Teraz przyszedł czas na wyprostowanie napięcia. Służą do tego diody prostownicze, na zdjęciu IN4001:
Aby zrobić z nich prostownik dwupołówkowy łaczymy je w tzw. mostek Greatza:
Diody paseczkami ustawiamy tak jak są paseczkami ustawione na schemacie. Tak łopatologicznie
Na oznaczenia '~' podajemy napiecie zmienne z transformatora a z ' + ' i ' - ' zbieramy napięcie na wentylator/y.
Łatwiejszym sposobem choć z takim samym efektem jest użycie scalonych mostków prostowniczych które tak jak i diody można dostać w sklepie z częsciami elektronicznymi lub ze złomu elektronicznego (np. zasilacze ATX)
Sytuacja identyczna jak w przypadku diód, na '~' (często zamiast '~' piny podpisane są 'AC') podajemy napiecie zmienne a z plusa i minusa zbieramy je na wentylator.
Nalezy pamiętać, że napięcie po podłączeniu odbiornika spadnie o około 2v. Mostek zasilany napieciem 12v będzie podawał na wentylator już około 10v. Należy także pamietać, aby w przypadku mierzenia napięcia stałego pozycje pokrętła w multimetrze zmienić na voltomierz DC.
Wazna jest tez wydajność prądowa diód czy mostków. Wentylatory nie są bardzo pradożerne więc najsłabsze mostki czy diody i tak bedą z zapasem. Przy większej ilosci wentylatorów trzeba dobrac element z zgodnie z poborem prądu przez ów wichury
Tu rozwiązanie zastosowane przezemnie. Wraz z osprzętem lampy jest transformatorek z mostkiem prostowniczym ( 1,5A ) do zasilania jednego wentylatora 12cm. Podłaczony jest pod ten sam punkt zasilania co lampa. Plus takiego rozwiazania jest taki, że lampa załącza i wyłacza sie wraz z wentylatorem.

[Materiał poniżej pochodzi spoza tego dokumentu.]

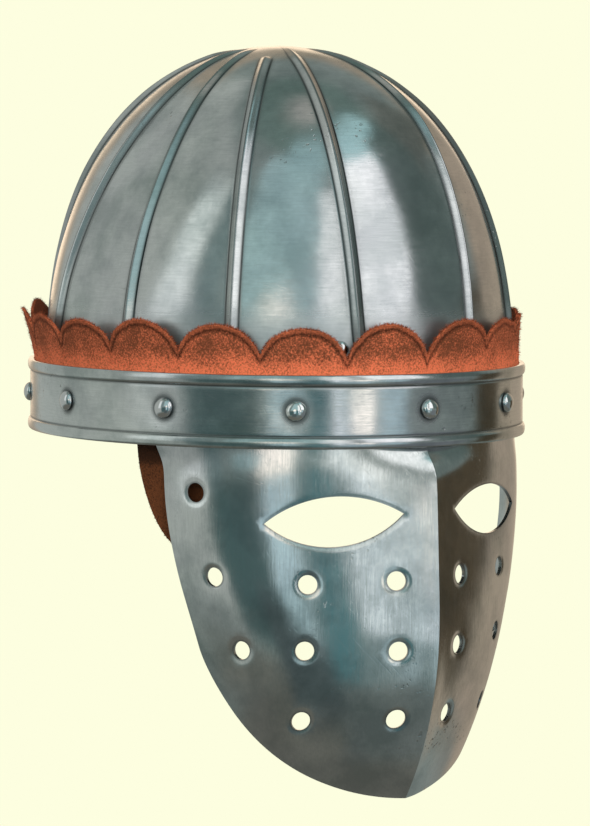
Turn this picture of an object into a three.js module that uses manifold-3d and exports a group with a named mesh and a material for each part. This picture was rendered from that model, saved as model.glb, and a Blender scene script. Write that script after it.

2. Wentylatory łazienkowe czy inne zasilane napięciem 220v używane są do boxów dużych, gdzie zastosowane są mocne lampy i potrzebna jest dobra cyrkulacja powietrza.

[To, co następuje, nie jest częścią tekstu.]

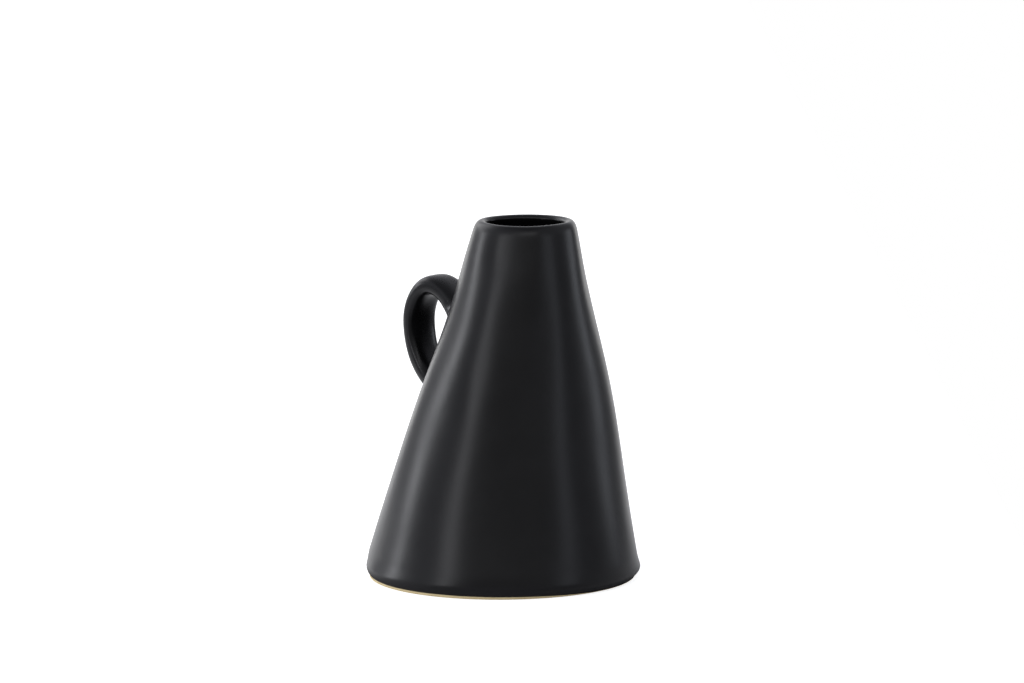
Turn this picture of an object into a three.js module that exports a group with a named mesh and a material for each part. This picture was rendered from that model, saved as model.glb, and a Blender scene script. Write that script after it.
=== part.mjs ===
// A stoneware vase with a strap handle: a tall cone, pressed by hand, that leans away from its handle.
// Millimetres, +Z up. The origin is the centre of the foot, on the table, and the handle is on the -X side.

import * as THREE from 'three';

// Driving dimensions: the body
const HEIGHT = 202; // table to the crest of the lip
const FOOT_RADIUS = 78.4; // the cone's radius, carried down to the table
const NECK_RADIUS = 29.6; // the cone's radius where the lip starts
const BELLY = 0.3; // how far the cone swells past a straight taper, half way up
const LEAN = 17.4; // how far the mouth stands off the foot's axis, away from the handle
const WALL = 6; // thickness of the wall
const TUCK = 3.9; // how far the wall draws in under itself at the table
const TUCK_HEIGHT = 7; // height over which it draws in

// The foot and the floor
const FOOT_HEIGHT = 3; // height of the bare ring
const FOOT_WIDTH = 13.5; // radial width of the ring's standing face
const FOOT_BEVEL = 0.6; // softened lower edges of the ring
const FLOOR_THICKNESS = 6; // thickness of the slab that closes the bottom

// The lip
const LIP_HEIGHT = 8.5; // height of the rolled lip
const LIP_THICKNESS = 7.4; // thickness of the roll
const LIP_CREST = 5.5; // how far in from the outside the crest stands
const LIP_OUTER_TURN = 6.4; // how far below the crest the roll starts to turn over, outside
const LIP_INNER_TURN = 3.6; // the same inside

// The handle, with its angles in the plane of the loop, from +X towards +Z
const STRAP_WIDTH = 21; // across the loop
const STRAP_THICKNESS = 11; // through the strap
const STRAP_ROUNDNESS = 0.85; // 1 makes its section an ellipse, and less squares it
const HANDLE_REACH = 31; // wall to the outermost point of the strap's middle line
const HANDLE_HEIGHT = 137.2; // height of that outermost point
const LOWER_ROOT = 104.5; // height where the strap's lower end meets the wall
const UPPER_ROOT = 147.5; // height where its upper end does
const LOWER_ANGLE = THREE.MathUtils.degToRad(175); // direction in which the strap leaves the wall
const UPPER_ANGLE = THREE.MathUtils.degToRad(131);
const LOWER_PULLS = [10.2, 18.6]; // how hard the curve is drawn at the root and below the outermost point
const UPPER_PULLS = [12.5, 36.8]; // the same above the outermost point and at the upper root
const ROOT_SPREAD = 0.14; // how much wider and thicker the strap is at its roots
const SPREAD_LENGTH = 9; // length over which it spreads

// The lutes, smoothed coils of clay that join the strap to the wall
const LUTE_OUT = 4.8; // how far a lute runs out over the wall
const LUTE_UP = 6; // how far it runs up the strap
const LUTE_EDGE = 0.6; // thickness of its smoothed edges

const SEAT = 0.3; // clearance between pieces that seat on a curved face

// The slow waves that hands left in the wall: how many swells go round it, how many turns each makes
// from foot to lip, how high it stands, and the bearing of one crest at the foot, in degrees.
const WAVES = [
  { swells: 3, turns: -1, height: 0.82, crest: -35 },
  { swells: 4, turns: 0, height: 0.7, crest: 27 },
  { swells: 4, turns: 1.5, height: 0.33, crest: 17 },
  { swells: 4, turns: -1, height: 0.33, crest: 5 },
  { swells: 2, turns: -1.5, height: 0.32, crest: -48 },
  { swells: 2, turns: -2, height: 0.27, crest: 7 },
  { swells: 6, turns: -1, height: 0.22, crest: 16 },
];
const CALM_FOOT = 14; // height over which the waves grow from the round foot
const CALM_LIP = 24; // height below the lip over which they die down
const CALM_SHARE = 0.6; // share of the waves that is gone at the lip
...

Do ich regulacji używa się popularnych ściemniaczy do światła. Można je kupić w marketach budowlanych lub w sklepach z artykułami elektrycznymi. Często cena zniechęca, gdyż musimy płacić za ozdobne plastiki i detale. Najtaniej wychodzi kupić sam wkład, ale dużo sklepów go nie posiada. Tutaj polecam sklepy elektroniczne które sprzedają gotowe ‘kity’ do samodzielnego montażu. Np. firma Jabel sprzedaje takie za około 10zł. Minusem jest to, że trzeba je samemu poskładać, lecz instrukcja jest w miarę czytelna.
Na koniec dodam aby wszystko robić dokładnie i bez pośpiechu. W przeciwnym przypadku może się to dla was i dla otoczenia skończyć bardzo źle ;-)
Wszystko co robisz, robisz na własną odpowiedzialność i nie biorę odpowiedzialności za ew. straty materialne lub/i zdrowotne. Miłej zabawy!